In München noch übereinander gestaffelt, schieben sich die unterschiedlichen Bestandteile der Fassade beim Sportzentrum Pfaffenholz in St. Louis voreinander. Die Epidermis des Gebäudes setzt sich zusammen aus einer Hülle von Rauchglasscheiben, die mit einem Muster bedruckt sind, das die Struktur der dahinter befindlichen Dämmplatten repetiert und an die Oberfläche projiziert, ohne sich indes gegenüber der architektonischen Gestalt in den Vordergrund zu spielen. Ähnlich wie in St. Louis ordnet sich das Ornament auch beim Gebäude der Schweizerischen Unfallversicherungsanstalt in Basel dem Volumen unter. Erst bei näherem Hinsehen wird deutlich, dass die zwischen Transparenz und Opazität changierenden Glasplatten, die den Altbau der fünfziger Jahre ummanteln, mit den in endloser Abfolge repetierten Versalien des Firmenlogos SUVA bedruckt sind: der Text mutiert zur graphischen Textur.

Bei der vor wenigen Wochen eröffneten Bibliothek der Fachhochschule Eberswalde wurde dieses Konzept noch einmal radikalisiert. Betonwerksteine und Oberlichtbänder des Bücherquaders sind nach einem speziellen Verfahren so bedruckt worden, dass der tätowierte Kubus in der Ferne allein als bläulichgraue Masse erscheint. Aus mittlerer Distanz werden die seriell als Register umlaufenden, von Thomas Ruff ausgewählten Bildmotive erkennbar - Reproduktionen von Werken bildender Kunst auf dem Trägermaterial Glas, Bilder der Zeitgeschichte auf den Betonplatten. Tritt man unmittelbar vor das Gebäude, verliert sich die Bildlichkeit in der nahsichtigen Struktur der Betonoberfläche.


Architektur und Natur

Während sich der flirrend-changierende Charakter der Bibliothek in Eberswalde als eine Frage des Betrachterstandpunkts und der Lichtverhältnisse erweist, bemühen sich Herzog & de Meuron in ihren jüngeren Projekten, die Oberflächen selbst zu dynamischen Veränderungen zu befähigen. Hybride Verbindungen von Architektur und Natur weisen hier neue Wege.

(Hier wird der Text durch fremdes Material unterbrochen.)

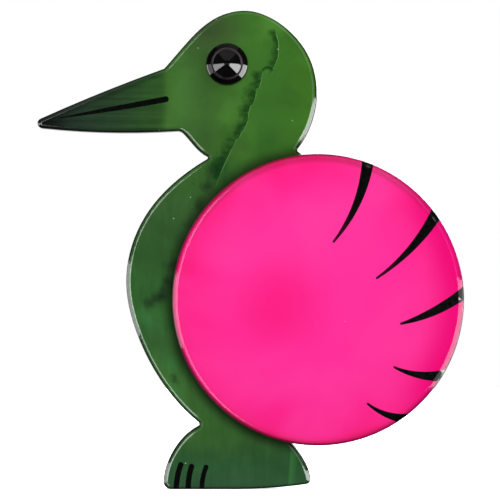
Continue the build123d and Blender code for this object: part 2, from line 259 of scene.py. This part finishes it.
# Patches in the pearl, by colour: x, z, radius and strength. The darkest group is painted shade, beside the
# wing's left rim and below the neck fold
PEARL_PATCHES_AND_SHADE = [
    (shown(58, 80, 44), [(-13.0, 32.0, 7.5, 0.9), (-8.5, 12.5, 2.2, 0.3), (-17.5, -22.0, 2.6, 0.35)]),
    (shown(80, 134, 52), [
        (-3.4, 32.6, 3.4, 0.6), (-3.6, 25.0, 1.0, 0.6), (-9.6, 17.8, 3.4, 0.5), (-8.4, 24.0, 2.6, 0.3),
    ]),
    (shown(58, 118, 62), [(-23.8, -16.2, 3.2, 0.55), (-19.8, -23.5, 2.4, 0.5), (-19.2, -28.2, 2.2, 0.5)]),
    (shown(32, 78, 34), [(-11.5, 9.0, 3.6, 0.8), (-4.0, 13.2, 4.5, 0.35), (1.6, -39.5, 2.2, 0.6)]),
    # Painted shade: dark spots where the wing's rim overhangs the plate, and where the neck fold's shadow
    # runs down to it
    (shown(26, 38, 28), [
        (-21.4, -12.2, 2.0, 0.9), (-20.4, -10.0, 2.0, 0.8), (-23.3, -13.6, 1.7, 0.6),
        (-19.4, -7.4, 2.0, 0.6), (-22.4, -13.0, 1.4, 0.5), (-19.4, -26.1, 1.1, 0.6),
        (-12.6, 8.4, 1.5, 0.5), (-13.6, 5.8, 1.9, 0.7), (-15.0, 3.0, 1.9, 0.6), (-17.0, -0.5, 1.6, 0.3),
    ]),
]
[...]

Anfangs begannen die Architekten damit, Regenwasser breitflächig über die Fassaden fliessen zu lassen und somit Algenbewuchs zu provozieren. Beim Ricola Marketinggebäude in Laufen bildet der von den flexiblen Dachstangen herabrankende Efeu zusammen mit wildem Wein die äusserste Hülle des Hauses, die als Sonnenschutz im Sommer zur thermischen Regulierung des Binnenklimas beiträgt, das überdies durch das Auf- und Zuziehen von Vorhängen gesteuert werden kann. Weitere Versuche mit genmanipulierten und witterungsresistenten Pflanzen sind bisher allerdings ebenso gescheitert wie der Vorschlag, bei der Basler Kantonsapotheke natürlichen Efeu an künstlichen Ranken emporklettern zu lassen.

Auch hier geht es den Architekten nicht um eine romantisch konnotierte, nivellierende Verschleierung von Gegensätzen, nicht um oberflächliche Harmonisierung, sondern um eine ungewohnte Kombination, die es dem Betrachter ermöglicht, die Eigenschaften unterschiedlicher Materialien sinnlich zu spüren.